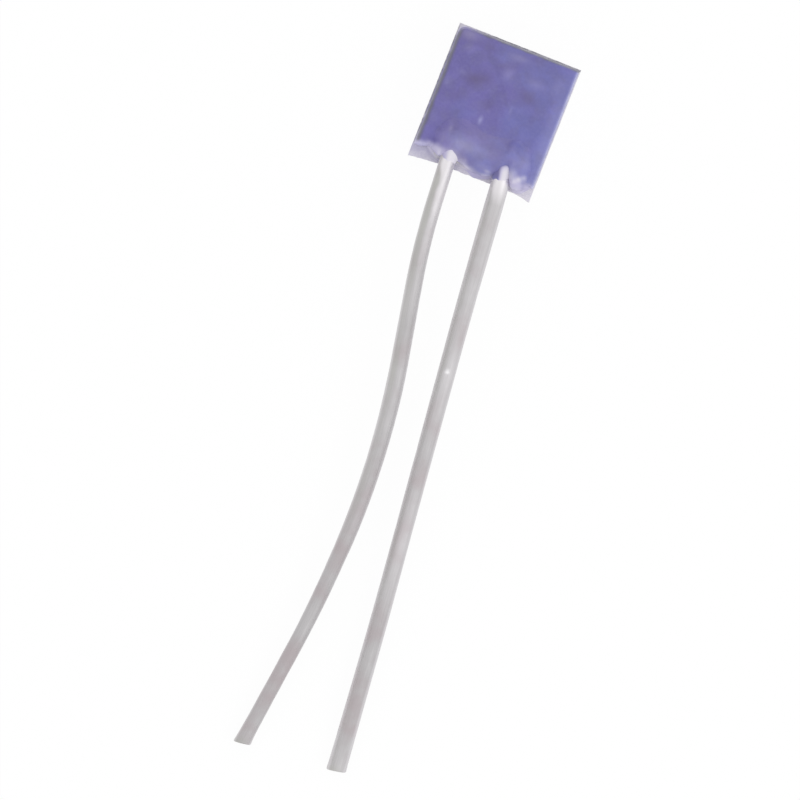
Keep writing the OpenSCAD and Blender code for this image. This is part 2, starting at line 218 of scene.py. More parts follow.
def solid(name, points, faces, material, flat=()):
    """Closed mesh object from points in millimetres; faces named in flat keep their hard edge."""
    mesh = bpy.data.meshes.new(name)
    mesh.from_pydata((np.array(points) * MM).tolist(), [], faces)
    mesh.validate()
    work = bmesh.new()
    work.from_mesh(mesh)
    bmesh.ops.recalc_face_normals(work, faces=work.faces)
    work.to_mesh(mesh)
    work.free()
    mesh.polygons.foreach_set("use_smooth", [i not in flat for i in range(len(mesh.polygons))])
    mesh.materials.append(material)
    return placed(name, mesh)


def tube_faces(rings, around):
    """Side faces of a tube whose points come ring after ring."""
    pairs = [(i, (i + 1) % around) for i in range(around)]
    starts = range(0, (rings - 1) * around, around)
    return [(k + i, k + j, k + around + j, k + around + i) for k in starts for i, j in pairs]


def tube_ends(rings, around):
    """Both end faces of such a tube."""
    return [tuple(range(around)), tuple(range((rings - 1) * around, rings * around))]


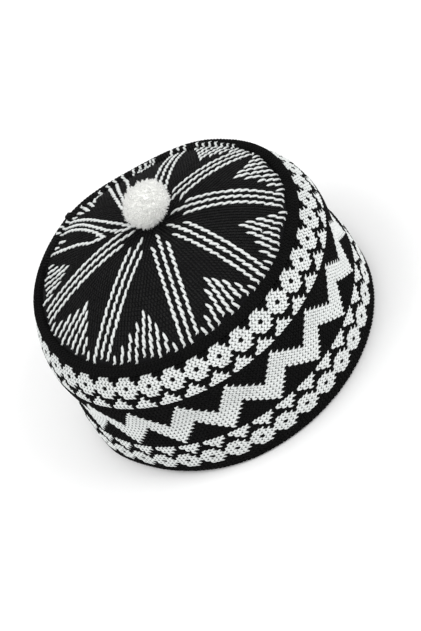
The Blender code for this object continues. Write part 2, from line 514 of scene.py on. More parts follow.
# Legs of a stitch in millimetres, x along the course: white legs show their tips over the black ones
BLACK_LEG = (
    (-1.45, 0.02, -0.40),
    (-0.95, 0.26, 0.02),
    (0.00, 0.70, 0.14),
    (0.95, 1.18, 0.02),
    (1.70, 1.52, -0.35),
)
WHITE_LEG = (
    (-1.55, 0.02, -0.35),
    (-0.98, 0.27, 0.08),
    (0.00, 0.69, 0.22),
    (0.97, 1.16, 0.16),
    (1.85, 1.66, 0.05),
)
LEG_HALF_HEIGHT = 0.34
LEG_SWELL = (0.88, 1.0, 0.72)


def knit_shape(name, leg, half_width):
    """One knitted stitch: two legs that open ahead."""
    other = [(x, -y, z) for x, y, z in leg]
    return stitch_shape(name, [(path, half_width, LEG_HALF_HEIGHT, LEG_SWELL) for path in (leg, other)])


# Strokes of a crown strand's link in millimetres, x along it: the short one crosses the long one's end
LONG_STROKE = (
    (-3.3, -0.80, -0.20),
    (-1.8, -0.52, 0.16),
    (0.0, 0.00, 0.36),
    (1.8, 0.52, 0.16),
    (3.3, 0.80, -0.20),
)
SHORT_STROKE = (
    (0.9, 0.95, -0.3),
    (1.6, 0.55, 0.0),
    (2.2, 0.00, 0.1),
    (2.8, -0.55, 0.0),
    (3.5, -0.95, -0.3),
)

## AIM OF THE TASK
Make an exact copy of every entry.

## EXERCISE RESPONSE
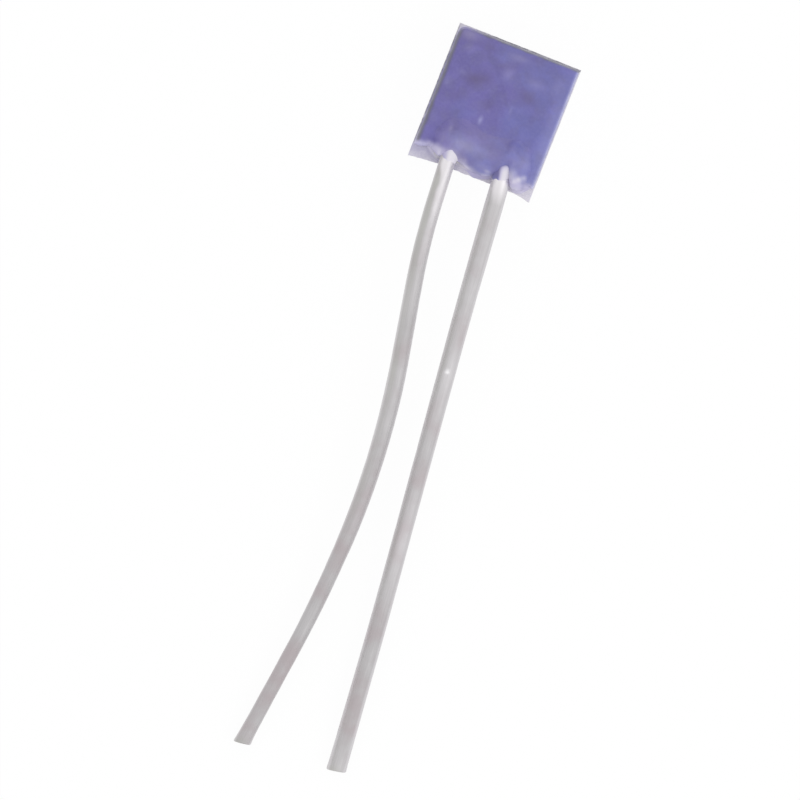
Keep writing the OpenSCAD and Blender code for this image. This is part 2, starting at line 218 of scene.py. More parts follow.
def solid(name, points, faces, material, flat=()):
    """Closed mesh object from points in millimetres; faces named in flat keep their hard edge."""
    mesh = bpy.data.meshes.new(name)
    mesh.from_pydata((np.array(points) * MM).tolist(), [], faces)
    mesh.validate()
    work = bmesh.new()
    work.from_mesh(mesh)
    bmesh.ops.recalc_face_normals(work, faces=work.faces)
    work.to_mesh(mesh)
    work.free()
    mesh.polygons.foreach_set("use_smooth", [i not in flat for i in range(len(mesh.polygons))])
    mesh.materials.append(material)
    return placed(name, mesh)


def tube_faces(rings, around):
    """Side faces of a tube whose points come ring after ring."""
    pairs = [(i, (i + 1) % around) for i in range(around)]
    starts = range(0, (rings - 1) * around, around)
    return [(k + i, k + j, k + around + j, k + around + i) for k in starts for i, j in pairs]


def tube_ends(rings, around):
    """Both end faces of such a tube."""
    return [tuple(range(around)), tuple(range((rings - 1) * around, rings * around))]


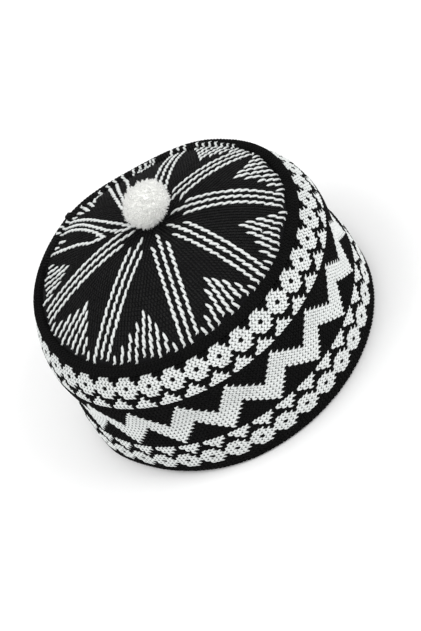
The Blender code for this object continues. Write part 2, from line 514 of scene.py on. More parts follow.
# Legs of a stitch in millimetres, x along the course: white legs show their tips over the black ones
BLACK_LEG = (
    (-1.45, 0.02, -0.40),
    (-0.95, 0.26, 0.02),
    (0.00, 0.70, 0.14),
    (0.95, 1.18, 0.02),
    (1.70, 1.52, -0.35),
)
WHITE_LEG = (
    (-1.55, 0.02, -0.35),
    (-0.98, 0.27, 0.08),
    (0.00, 0.69, 0.22),
    (0.97, 1.16, 0.16),
    (1.85, 1.66, 0.05),
)
LEG_HALF_HEIGHT = 0.34
LEG_SWELL = (0.88, 1.0, 0.72)


def knit_shape(name, leg, half_width):
    """One knitted stitch: two legs that open ahead."""
    other = [(x, -y, z) for x, y, z in leg]
    return stitch_shape(name, [(path, half_width, LEG_HALF_HEIGHT, LEG_SWELL) for path in (leg, other)])


# Strokes of a crown strand's link in millimetres, x along it: the short one crosses the long one's end
LONG_STROKE = (
    (-3.3, -0.80, -0.20),
    (-1.8, -0.52, 0.16),
    (0.0, 0.00, 0.36),
    (1.8, 0.52, 0.16),
    (3.3, 0.80, -0.20),
)
SHORT_STROKE = (
    (0.9, 0.95, -0.3),
    (1.6, 0.55, 0.0),
    (2.2, 0.00, 0.1),
    (2.8, -0.55, 0.0),
    (3.5, -0.95, -0.3),
)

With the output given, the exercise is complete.